Given problem:
Work out the number of lines with "piece" in them. Reply with that number and no other words.

Parts and joints as JSON:

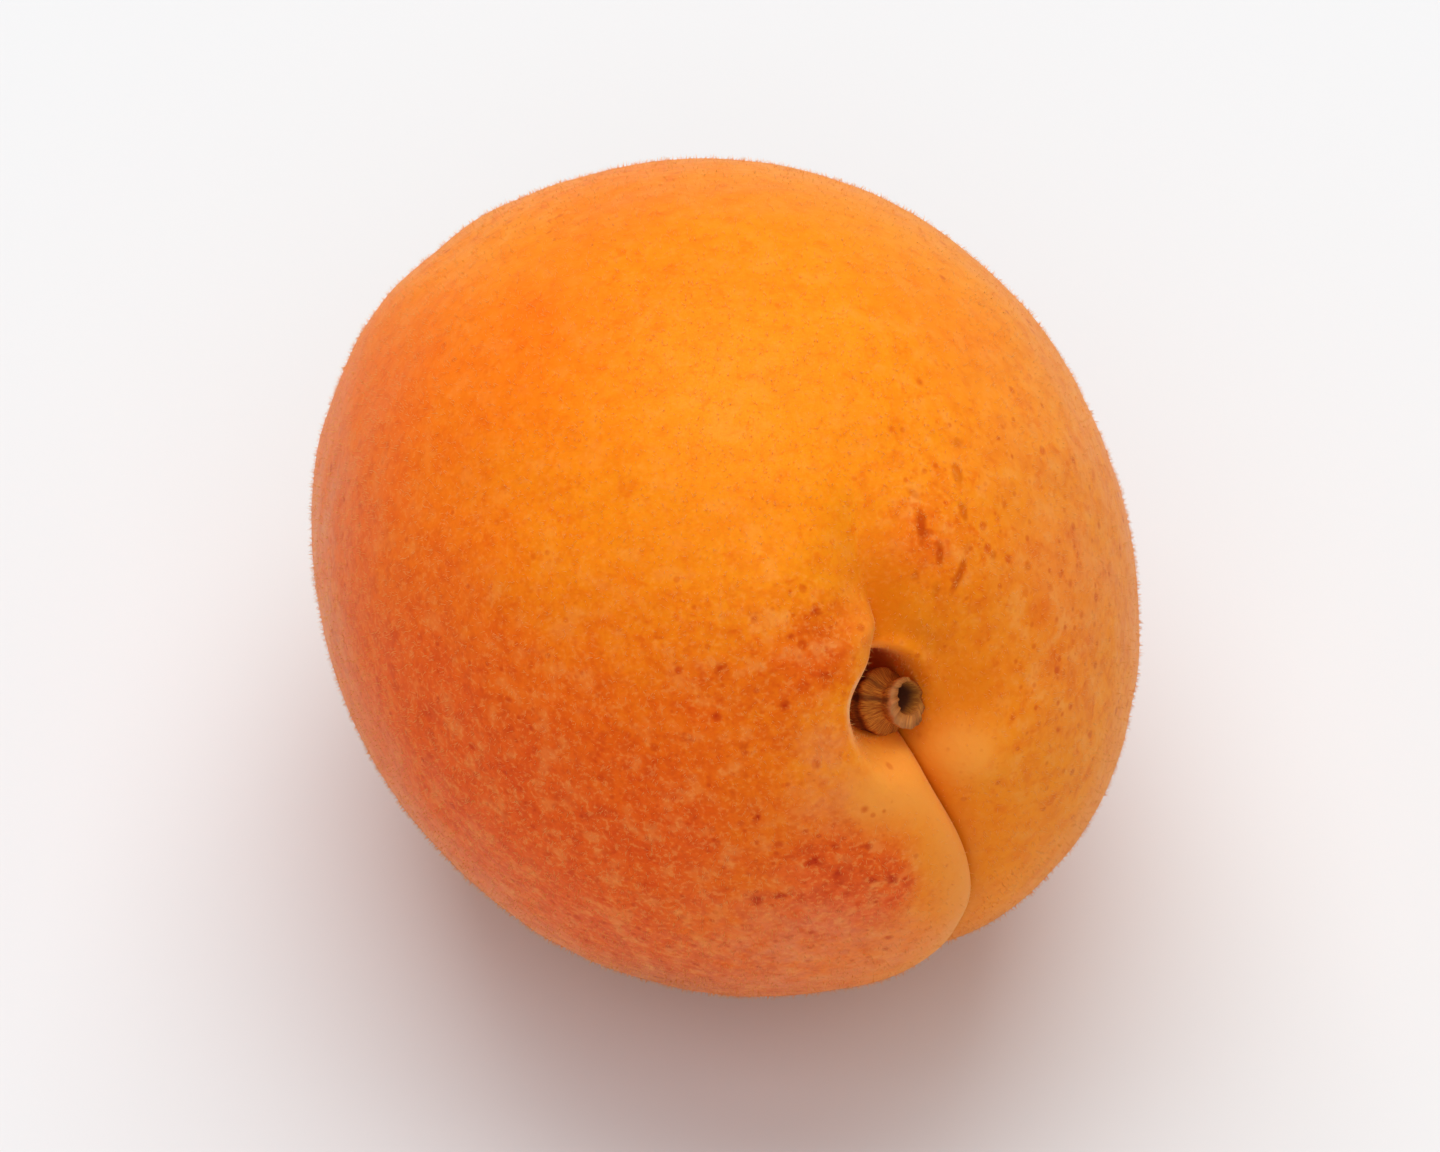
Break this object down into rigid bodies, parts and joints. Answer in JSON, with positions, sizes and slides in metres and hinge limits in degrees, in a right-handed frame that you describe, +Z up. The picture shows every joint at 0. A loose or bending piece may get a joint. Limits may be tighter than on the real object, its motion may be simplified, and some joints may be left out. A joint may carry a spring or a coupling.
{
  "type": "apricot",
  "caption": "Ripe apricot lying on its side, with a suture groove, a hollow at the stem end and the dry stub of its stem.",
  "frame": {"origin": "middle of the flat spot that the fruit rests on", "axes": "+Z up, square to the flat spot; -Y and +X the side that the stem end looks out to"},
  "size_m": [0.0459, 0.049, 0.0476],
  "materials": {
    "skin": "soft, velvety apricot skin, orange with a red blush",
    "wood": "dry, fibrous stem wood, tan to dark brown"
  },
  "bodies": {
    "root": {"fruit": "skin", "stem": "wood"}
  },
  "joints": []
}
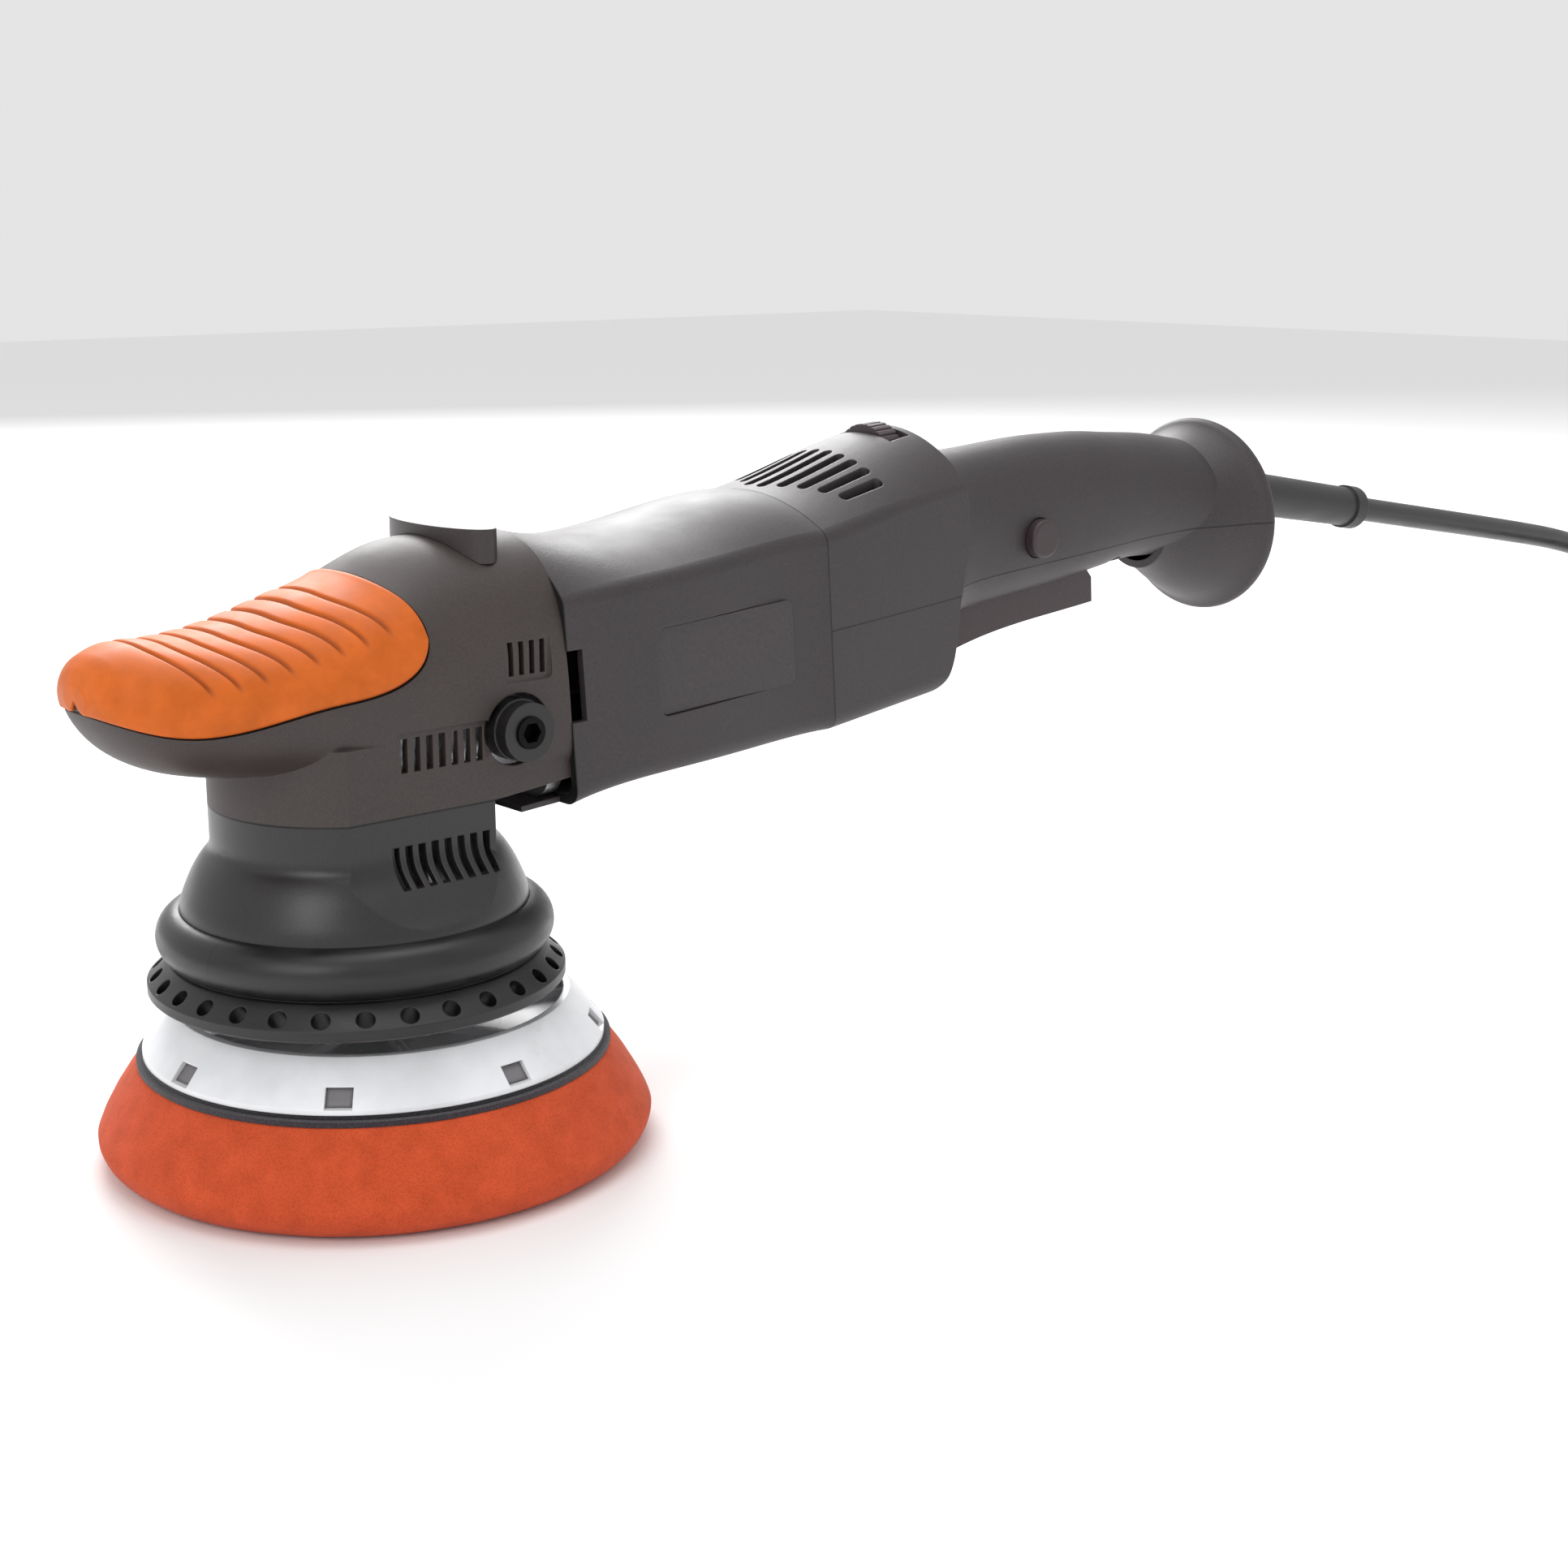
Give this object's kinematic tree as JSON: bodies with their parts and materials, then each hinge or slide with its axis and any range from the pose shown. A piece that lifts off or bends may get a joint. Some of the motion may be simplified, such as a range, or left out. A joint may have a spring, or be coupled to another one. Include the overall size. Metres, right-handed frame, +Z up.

Worked solution:
2